In the listing that follows, the range to quote begins at the line that has "fillet(adjuster_pad.edges(), pad_edge)" and ends after the line that has "points = [vertex.co"; quote it verbatim and add nothing.

[start of Information given]

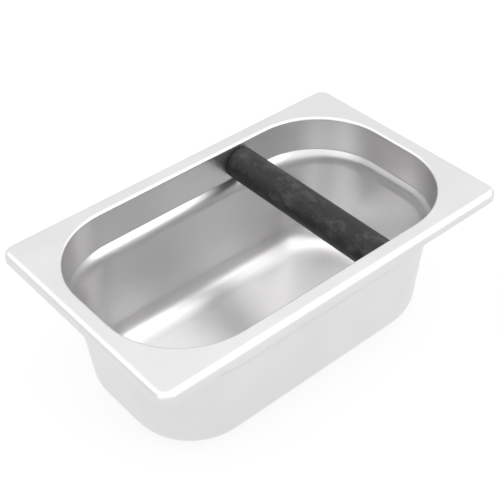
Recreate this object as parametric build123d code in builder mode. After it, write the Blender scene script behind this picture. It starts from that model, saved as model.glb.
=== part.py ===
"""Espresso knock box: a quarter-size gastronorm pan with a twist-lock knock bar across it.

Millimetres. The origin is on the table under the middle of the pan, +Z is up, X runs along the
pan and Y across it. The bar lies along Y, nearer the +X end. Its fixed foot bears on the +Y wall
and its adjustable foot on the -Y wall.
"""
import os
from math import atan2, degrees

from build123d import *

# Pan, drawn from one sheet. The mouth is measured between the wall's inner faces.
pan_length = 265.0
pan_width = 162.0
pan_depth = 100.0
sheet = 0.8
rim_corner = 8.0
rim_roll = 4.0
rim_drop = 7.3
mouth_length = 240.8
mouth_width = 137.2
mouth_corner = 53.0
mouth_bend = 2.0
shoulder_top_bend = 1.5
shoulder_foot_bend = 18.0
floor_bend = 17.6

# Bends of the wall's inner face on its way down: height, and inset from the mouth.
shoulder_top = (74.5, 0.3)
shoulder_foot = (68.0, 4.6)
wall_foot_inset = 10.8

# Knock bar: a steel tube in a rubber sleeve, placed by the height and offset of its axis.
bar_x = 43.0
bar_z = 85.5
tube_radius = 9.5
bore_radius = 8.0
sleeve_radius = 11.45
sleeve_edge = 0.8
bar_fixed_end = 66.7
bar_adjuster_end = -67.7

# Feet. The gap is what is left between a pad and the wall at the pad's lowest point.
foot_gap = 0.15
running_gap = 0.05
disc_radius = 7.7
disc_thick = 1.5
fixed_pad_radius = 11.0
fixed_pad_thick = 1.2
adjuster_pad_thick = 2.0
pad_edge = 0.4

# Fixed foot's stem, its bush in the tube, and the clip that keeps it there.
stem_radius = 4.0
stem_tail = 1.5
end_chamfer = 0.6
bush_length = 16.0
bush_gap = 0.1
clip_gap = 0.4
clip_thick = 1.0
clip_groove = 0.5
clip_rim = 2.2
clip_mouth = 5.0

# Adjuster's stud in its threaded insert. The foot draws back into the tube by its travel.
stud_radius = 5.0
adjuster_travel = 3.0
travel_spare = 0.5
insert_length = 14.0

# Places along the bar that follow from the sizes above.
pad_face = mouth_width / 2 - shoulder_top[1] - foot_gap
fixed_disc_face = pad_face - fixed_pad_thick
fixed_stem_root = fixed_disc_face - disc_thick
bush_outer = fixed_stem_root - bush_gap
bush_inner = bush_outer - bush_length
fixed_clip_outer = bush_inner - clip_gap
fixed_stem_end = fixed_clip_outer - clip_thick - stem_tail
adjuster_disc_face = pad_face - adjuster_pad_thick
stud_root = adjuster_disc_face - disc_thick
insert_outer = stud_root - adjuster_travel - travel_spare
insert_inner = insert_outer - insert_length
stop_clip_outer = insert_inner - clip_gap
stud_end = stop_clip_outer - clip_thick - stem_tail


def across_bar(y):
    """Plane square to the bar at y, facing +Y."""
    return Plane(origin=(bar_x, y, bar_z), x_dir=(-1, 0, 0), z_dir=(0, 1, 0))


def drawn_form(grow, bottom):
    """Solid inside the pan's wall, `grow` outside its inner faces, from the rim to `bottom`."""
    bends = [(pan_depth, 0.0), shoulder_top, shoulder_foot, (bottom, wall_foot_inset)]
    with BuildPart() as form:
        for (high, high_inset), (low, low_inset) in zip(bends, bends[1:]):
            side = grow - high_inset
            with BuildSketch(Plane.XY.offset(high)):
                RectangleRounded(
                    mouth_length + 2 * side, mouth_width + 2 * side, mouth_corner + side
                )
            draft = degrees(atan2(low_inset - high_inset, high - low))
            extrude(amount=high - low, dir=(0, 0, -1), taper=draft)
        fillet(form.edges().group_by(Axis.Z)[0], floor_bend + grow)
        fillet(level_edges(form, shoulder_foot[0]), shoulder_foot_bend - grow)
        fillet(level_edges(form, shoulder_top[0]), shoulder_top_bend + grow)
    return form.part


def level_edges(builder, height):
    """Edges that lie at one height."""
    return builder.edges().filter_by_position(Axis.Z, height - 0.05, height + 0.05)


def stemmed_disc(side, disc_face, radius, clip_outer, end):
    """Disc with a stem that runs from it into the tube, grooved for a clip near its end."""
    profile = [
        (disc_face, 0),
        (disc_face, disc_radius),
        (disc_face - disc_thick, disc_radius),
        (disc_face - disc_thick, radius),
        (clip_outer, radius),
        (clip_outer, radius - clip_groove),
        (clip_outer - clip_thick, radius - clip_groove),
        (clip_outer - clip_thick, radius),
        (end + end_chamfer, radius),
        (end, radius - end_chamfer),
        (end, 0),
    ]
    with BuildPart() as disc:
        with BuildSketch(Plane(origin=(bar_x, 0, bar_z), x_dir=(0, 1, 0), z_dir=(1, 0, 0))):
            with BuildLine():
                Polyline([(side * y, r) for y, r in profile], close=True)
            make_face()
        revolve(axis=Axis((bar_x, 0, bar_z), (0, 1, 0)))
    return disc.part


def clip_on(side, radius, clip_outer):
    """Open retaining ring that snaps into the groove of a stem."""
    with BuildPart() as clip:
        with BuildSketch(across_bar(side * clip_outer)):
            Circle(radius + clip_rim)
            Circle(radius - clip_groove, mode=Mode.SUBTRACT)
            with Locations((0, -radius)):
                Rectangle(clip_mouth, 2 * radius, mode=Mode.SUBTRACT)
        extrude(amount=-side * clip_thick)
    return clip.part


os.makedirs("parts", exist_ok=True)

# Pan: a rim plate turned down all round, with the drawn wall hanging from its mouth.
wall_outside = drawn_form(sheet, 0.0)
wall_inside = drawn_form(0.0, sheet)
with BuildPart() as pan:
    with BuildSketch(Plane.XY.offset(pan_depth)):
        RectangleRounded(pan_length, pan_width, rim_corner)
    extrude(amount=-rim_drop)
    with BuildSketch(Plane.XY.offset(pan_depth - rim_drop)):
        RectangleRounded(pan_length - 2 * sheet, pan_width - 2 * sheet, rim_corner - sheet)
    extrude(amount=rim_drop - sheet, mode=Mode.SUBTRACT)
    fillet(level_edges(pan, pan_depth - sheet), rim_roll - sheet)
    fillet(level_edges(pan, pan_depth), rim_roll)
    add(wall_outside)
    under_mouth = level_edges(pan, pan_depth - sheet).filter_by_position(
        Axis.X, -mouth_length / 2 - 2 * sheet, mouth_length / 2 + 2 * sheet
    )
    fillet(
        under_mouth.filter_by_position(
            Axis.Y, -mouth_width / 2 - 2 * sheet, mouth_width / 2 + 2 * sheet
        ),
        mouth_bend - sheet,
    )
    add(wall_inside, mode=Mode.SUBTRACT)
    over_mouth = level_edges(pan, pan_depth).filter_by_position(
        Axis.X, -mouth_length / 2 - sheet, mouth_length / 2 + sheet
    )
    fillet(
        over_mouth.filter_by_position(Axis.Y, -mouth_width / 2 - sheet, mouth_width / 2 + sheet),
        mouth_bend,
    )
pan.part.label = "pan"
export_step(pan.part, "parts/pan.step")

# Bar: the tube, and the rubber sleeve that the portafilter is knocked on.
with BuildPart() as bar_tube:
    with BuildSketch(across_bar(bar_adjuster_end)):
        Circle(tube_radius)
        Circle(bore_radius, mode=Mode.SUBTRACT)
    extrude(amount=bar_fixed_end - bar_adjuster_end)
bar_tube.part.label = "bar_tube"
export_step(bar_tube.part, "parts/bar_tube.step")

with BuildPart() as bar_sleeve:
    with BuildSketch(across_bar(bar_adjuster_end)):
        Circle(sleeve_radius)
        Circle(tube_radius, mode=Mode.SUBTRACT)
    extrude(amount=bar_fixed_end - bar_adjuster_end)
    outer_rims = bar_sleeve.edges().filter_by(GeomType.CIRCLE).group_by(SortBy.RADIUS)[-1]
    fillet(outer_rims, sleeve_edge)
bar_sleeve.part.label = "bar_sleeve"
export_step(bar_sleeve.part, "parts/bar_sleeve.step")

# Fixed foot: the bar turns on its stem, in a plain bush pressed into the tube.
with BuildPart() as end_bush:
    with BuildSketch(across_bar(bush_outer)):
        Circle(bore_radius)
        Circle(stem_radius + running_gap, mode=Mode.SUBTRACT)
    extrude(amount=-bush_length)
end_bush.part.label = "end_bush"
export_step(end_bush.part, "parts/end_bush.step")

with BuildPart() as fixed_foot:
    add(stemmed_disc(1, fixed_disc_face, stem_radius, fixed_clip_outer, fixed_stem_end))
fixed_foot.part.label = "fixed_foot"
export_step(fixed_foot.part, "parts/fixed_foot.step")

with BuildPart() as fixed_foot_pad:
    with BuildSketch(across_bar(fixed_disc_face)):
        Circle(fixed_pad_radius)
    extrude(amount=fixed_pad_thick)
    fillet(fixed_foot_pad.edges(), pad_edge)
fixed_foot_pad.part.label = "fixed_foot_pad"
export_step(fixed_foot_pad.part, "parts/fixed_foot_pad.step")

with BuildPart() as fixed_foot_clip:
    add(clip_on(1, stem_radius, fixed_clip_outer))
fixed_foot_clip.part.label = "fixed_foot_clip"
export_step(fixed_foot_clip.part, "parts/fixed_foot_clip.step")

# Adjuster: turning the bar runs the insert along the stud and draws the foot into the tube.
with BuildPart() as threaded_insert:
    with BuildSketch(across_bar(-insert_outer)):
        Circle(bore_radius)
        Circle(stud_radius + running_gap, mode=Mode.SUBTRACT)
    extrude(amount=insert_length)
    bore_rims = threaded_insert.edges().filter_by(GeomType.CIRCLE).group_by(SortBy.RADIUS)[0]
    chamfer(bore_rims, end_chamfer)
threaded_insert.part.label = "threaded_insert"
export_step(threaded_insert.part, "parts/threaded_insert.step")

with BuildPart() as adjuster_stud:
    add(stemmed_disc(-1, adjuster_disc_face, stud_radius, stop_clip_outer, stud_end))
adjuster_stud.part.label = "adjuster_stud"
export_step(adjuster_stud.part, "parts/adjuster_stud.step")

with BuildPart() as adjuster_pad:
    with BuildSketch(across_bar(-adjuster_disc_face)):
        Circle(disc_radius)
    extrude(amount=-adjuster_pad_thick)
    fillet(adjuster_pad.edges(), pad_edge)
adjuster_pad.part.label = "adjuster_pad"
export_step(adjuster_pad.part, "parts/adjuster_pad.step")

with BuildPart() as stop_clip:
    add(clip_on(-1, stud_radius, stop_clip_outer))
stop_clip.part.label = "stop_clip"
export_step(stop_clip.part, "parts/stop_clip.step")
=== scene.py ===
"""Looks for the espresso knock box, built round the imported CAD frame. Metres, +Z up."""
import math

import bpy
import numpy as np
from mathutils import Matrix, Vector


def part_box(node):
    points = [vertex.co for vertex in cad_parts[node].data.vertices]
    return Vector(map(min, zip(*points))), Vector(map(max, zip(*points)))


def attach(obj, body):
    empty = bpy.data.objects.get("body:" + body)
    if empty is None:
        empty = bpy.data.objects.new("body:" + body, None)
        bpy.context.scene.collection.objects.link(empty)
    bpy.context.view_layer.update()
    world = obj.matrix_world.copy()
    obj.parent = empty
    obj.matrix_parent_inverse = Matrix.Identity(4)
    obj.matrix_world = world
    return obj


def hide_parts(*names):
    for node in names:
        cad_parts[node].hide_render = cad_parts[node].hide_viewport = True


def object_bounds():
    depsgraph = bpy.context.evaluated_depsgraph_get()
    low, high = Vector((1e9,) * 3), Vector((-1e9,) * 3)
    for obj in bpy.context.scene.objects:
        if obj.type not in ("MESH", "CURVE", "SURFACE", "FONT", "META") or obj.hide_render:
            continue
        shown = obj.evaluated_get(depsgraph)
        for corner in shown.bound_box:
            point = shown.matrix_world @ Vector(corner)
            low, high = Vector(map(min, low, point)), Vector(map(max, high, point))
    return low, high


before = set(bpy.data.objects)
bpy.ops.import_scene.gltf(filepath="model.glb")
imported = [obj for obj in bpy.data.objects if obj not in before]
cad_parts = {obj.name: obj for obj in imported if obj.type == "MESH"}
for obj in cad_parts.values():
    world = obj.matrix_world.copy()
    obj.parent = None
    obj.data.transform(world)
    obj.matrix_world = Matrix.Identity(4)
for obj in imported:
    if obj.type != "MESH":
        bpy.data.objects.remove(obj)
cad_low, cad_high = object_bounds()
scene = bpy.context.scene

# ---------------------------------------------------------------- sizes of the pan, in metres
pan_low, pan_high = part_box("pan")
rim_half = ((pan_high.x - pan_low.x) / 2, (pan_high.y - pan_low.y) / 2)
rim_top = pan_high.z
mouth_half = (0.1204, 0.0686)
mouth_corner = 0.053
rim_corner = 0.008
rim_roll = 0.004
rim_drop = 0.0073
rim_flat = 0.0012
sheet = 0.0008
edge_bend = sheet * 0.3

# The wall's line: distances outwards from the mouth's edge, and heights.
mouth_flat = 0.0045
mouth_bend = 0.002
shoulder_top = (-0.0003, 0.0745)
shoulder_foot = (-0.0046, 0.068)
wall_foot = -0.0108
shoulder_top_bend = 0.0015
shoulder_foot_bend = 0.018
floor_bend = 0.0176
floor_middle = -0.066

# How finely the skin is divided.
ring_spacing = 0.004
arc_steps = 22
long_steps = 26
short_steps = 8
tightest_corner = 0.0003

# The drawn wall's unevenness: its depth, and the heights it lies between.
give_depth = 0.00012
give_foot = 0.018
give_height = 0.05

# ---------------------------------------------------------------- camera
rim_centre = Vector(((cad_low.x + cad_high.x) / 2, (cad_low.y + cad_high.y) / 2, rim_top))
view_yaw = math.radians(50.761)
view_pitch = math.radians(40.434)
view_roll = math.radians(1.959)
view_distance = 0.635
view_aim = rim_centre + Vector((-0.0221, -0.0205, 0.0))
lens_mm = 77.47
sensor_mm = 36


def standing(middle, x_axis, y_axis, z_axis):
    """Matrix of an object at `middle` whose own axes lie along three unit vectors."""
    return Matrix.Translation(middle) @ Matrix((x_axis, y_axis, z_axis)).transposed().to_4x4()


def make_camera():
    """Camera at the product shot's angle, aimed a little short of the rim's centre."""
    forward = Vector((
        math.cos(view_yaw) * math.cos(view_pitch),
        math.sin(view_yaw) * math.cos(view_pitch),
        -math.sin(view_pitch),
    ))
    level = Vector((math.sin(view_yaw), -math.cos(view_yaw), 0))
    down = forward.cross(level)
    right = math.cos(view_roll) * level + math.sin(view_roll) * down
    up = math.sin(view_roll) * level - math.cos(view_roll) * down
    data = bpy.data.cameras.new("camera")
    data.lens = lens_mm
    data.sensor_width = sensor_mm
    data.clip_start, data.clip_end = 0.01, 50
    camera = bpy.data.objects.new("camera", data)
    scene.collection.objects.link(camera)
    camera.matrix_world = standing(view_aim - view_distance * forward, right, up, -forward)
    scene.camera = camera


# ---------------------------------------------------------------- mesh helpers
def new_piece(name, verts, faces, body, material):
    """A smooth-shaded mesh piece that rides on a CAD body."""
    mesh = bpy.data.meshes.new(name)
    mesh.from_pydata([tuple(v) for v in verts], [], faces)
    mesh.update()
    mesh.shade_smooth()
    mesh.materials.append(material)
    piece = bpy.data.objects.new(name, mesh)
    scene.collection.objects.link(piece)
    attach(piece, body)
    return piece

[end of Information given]
[start of Information given]

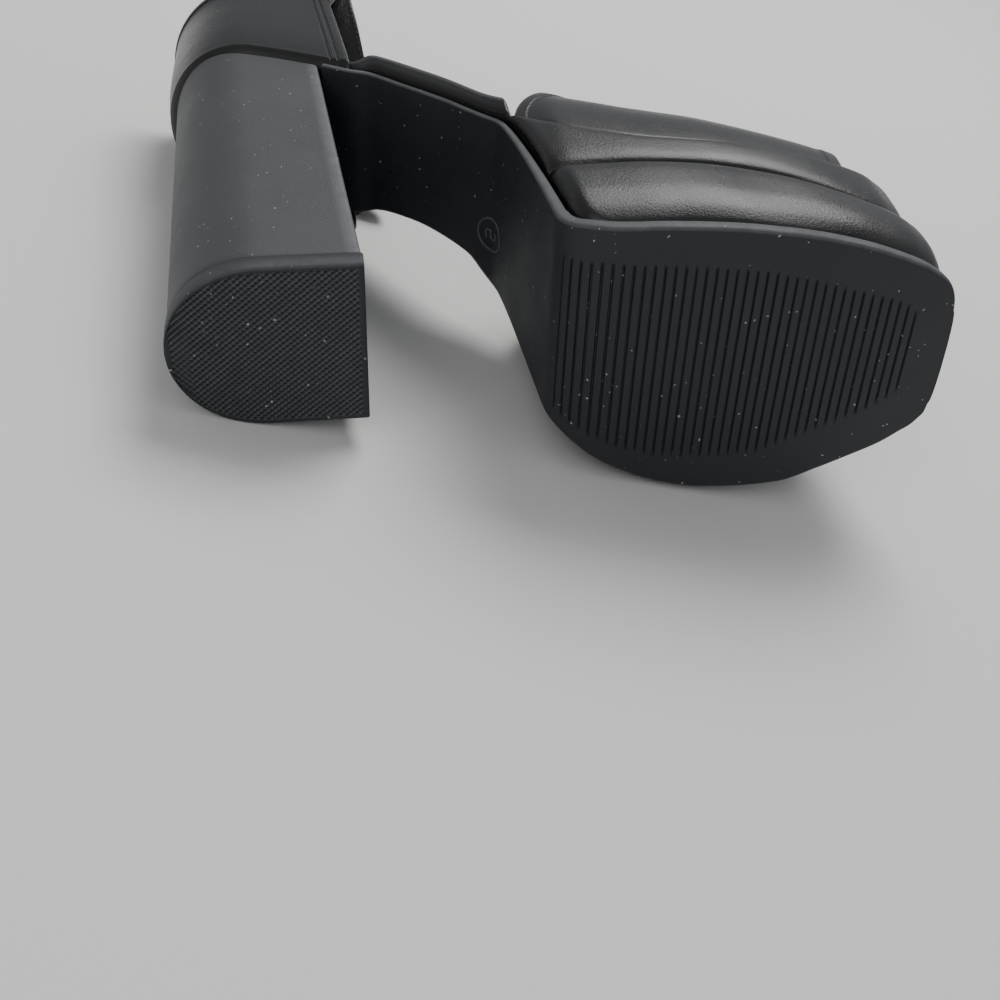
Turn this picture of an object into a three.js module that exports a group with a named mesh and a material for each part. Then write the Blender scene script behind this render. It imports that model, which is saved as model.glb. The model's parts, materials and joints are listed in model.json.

[end of Information given]
[start of Information given]

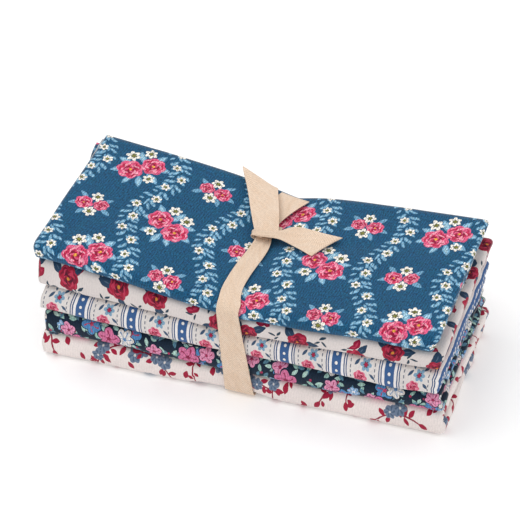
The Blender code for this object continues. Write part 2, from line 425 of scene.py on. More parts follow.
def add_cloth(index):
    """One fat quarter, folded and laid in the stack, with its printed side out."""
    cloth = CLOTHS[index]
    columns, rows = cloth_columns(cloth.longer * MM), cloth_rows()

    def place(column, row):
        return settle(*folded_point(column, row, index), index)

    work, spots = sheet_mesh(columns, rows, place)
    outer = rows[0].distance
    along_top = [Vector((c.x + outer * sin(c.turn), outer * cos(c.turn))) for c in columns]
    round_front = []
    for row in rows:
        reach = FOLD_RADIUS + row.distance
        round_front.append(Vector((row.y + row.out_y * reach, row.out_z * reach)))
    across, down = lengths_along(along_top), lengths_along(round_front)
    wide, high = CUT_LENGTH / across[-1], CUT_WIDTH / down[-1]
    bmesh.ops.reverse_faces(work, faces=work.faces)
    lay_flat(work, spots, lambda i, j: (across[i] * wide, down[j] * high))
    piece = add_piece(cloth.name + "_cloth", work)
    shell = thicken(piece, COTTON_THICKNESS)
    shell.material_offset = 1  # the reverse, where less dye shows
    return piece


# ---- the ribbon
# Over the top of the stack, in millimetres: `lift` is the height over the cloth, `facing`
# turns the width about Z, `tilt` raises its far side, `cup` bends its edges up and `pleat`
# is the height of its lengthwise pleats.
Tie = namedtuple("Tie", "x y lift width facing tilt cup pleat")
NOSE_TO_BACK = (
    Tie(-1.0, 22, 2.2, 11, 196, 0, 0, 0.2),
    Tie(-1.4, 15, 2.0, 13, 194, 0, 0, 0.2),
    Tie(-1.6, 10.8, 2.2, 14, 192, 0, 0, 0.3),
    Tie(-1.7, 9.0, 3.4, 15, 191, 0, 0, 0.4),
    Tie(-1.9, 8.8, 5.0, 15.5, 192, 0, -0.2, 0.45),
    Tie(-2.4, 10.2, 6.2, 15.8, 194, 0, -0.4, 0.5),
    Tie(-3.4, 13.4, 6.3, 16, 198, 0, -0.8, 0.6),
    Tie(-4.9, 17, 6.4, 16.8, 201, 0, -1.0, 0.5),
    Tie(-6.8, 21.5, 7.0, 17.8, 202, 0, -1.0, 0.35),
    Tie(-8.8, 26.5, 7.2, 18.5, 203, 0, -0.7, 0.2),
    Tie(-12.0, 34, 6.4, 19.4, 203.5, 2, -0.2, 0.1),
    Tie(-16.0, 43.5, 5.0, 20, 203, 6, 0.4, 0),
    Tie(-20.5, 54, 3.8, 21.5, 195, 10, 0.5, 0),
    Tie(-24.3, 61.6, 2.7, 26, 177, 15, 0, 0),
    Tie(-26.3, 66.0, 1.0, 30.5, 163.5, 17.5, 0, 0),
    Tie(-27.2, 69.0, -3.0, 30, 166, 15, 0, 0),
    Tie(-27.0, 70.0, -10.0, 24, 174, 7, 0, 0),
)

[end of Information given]

● **Answer to this task**
    fillet(adjuster_pad.edges(), pad_edge)
adjuster_pad.part.label = "adjuster_pad"
export_step(adjuster_pad.part, "parts/adjuster_pad.step")

with BuildPart() as stop_clip:
    add(clip_on(-1, stud_radius, stop_clip_outer))
stop_clip.part.label = "stop_clip"
export_step(stop_clip.part, "parts/stop_clip.step")
=== scene.py ===
"""Looks for the espresso knock box, built round the imported CAD frame. Metres, +Z up."""
import math

import bpy
import numpy as np
from mathutils import Matrix, Vector


def part_box(node):
    points = [vertex.co for vertex in cad_parts[node].data.vertices]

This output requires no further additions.